I am trying to pull the logs with respect to time slots. The program below runs very fine when no. of hours are given and the logs in that range gets extracted.

But now I also what to include Start and end to be dynamically given. i.e. say between 8 am to 8pm or 6am to 8am and so on.

How do I get that? Any edit in the current program will also do or a separate program will also do.

Input: Mini Version of INPUT

Code:

import pandas as pd
from datetime import datetime,time
import numpy as np

fn = r'00_Dart.csv'
cols = ['UserID','StartTime','StopTime', 'gps1', 'gps2']
df = pd.read_csv(fn, header=None, names=cols)

df['m'] = df.StopTime + df.StartTime
df['d'] = df.StopTime - df.StartTime

# 'start' and 'end' for the reporting DF: `r`
# which will contain equal intervals (1 hour in this case)
start = pd.to_datetime(df.StartTime.min(), unit='s').date()
end = pd.to_datetime(df.StopTime.max(), unit='s').date() + pd.Timedelta(days=1)

# building reporting DF: `r`
freq = '1H'  # 1 Hour frequency
idx = pd.date_range(start, end, freq=freq)
r = pd.DataFrame(index=idx)
r['start'] = (r.index - pd.datetime(1970,1,1)).total_seconds().astype(np.int64)

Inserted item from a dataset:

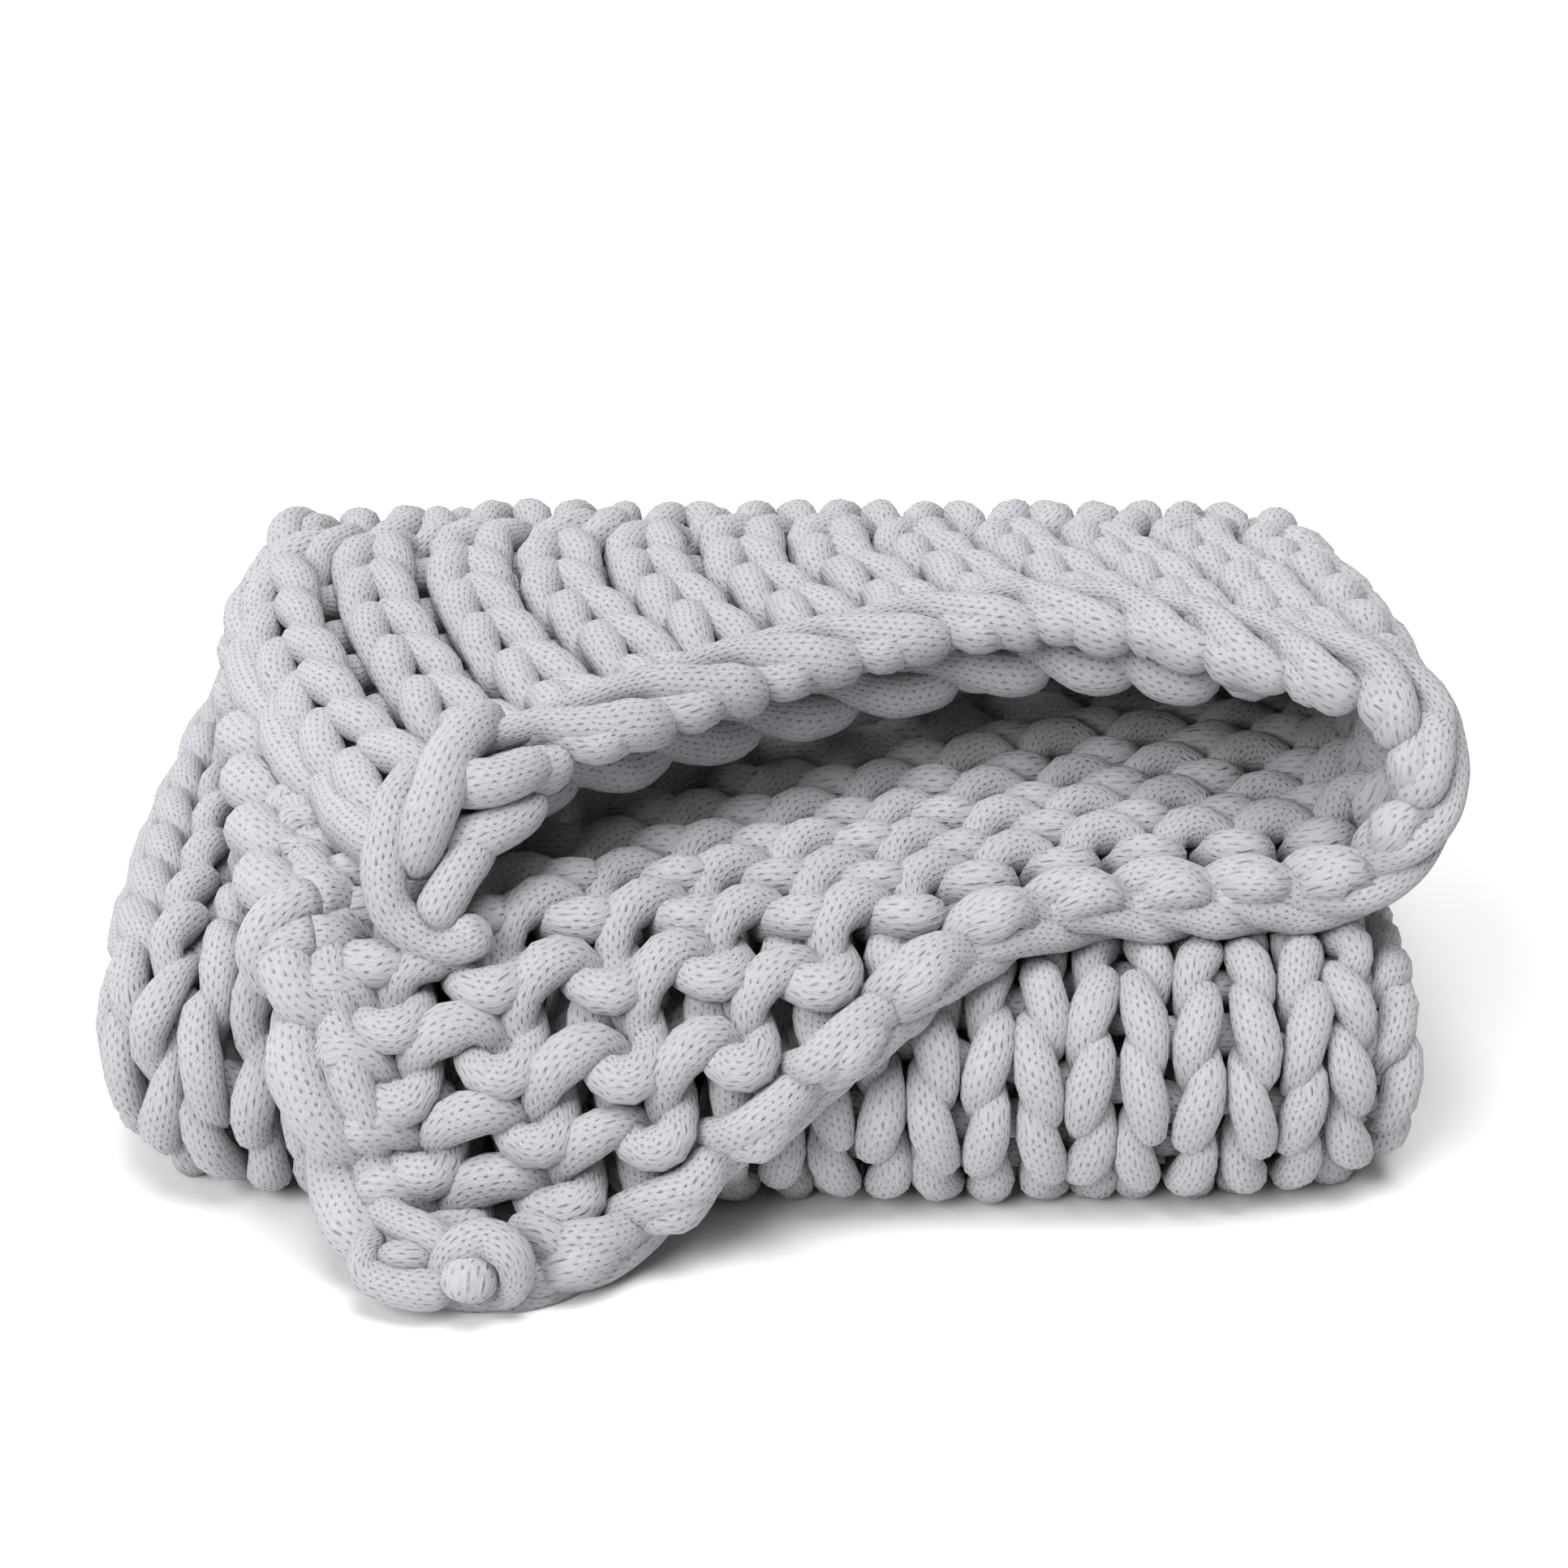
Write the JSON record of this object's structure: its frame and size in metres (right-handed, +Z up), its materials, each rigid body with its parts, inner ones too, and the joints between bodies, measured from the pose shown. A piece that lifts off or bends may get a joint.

# 1 hour in seconds, minus one second (so that we will not count it twice)
interval = 60*60 - 1

r['LogCount'] = 0
r['UniqueIDCount'] = 0

for i, row in r.iterrows():
        # intervals overlap test
        # https://en.wikipedia.org/wiki/Interval_tree#Overlap_test
        # i've slightly simplified the calculations of m and d
        # by getting rid of division by 2,
        # because it can be done eliminating common terms
    u = df[np.abs(df.m - 2*row.start - interval) < df.d + interval].UserID
    r.ix[i, ['LogCount', 'UniqueIDCount']] = [len(u), u.nunique()]

r['Date'] = pd.to_datetime(r.start, unit='s').dt.date
r['Day'] = pd.to_datetime(r.start, unit='s').dt.weekday_name.str[:3]
r['StartTime'] = pd.to_datetime(r.start, unit='s').dt.time
r['EndTime'] = pd.to_datetime(r.start + interval + 1, unit='s').dt.time

#r.to_csv('results.csv', index=False)
#print(r[r.LogCount > 0])
#print (r['StartTime'], r['EndTime'], r['Day'], r['LogCount'], r['UniqueIDCount'])

rout =  r[['Date', 'StartTime', 'EndTime', 'Day', 'LogCount', 'UniqueIDCount'] ]
#print rout
rout.to_csv('one_hour.csv', index=False, header=False)

Edit:

In Simple words, I should be able to give StartTime and EndTIme in the program. The code below is very much close to what I am trying to do. But how convert this to pandas.

from datetime import datetime,time

start = time(8,0,0)
end =   time(20,0,0)

with open('USC28days_0_20', 'r') as infile, open('USC28days_0_20_time','w') as outfile:
    for row in infile:
        col = row.split()
        t1 = datetime.fromtimestamp(float(col[2])).time()
        t2 = datetime.fromtimestamp(float(col[3])).time()
        print (t1 >= start and t2 <= end)

Edit Two: Working answer in Pandas

Taking a Part from the @MaxU's answer from selected answer. The below code strips the required group of logs between the given StartTime and StopTime

import pandas as pd
from datetime import datetime,time
import numpy as np

fn = r'00_Dart.csv'
cols = ['UserID','StartTime','StopTime', 'gps1', 'gps2']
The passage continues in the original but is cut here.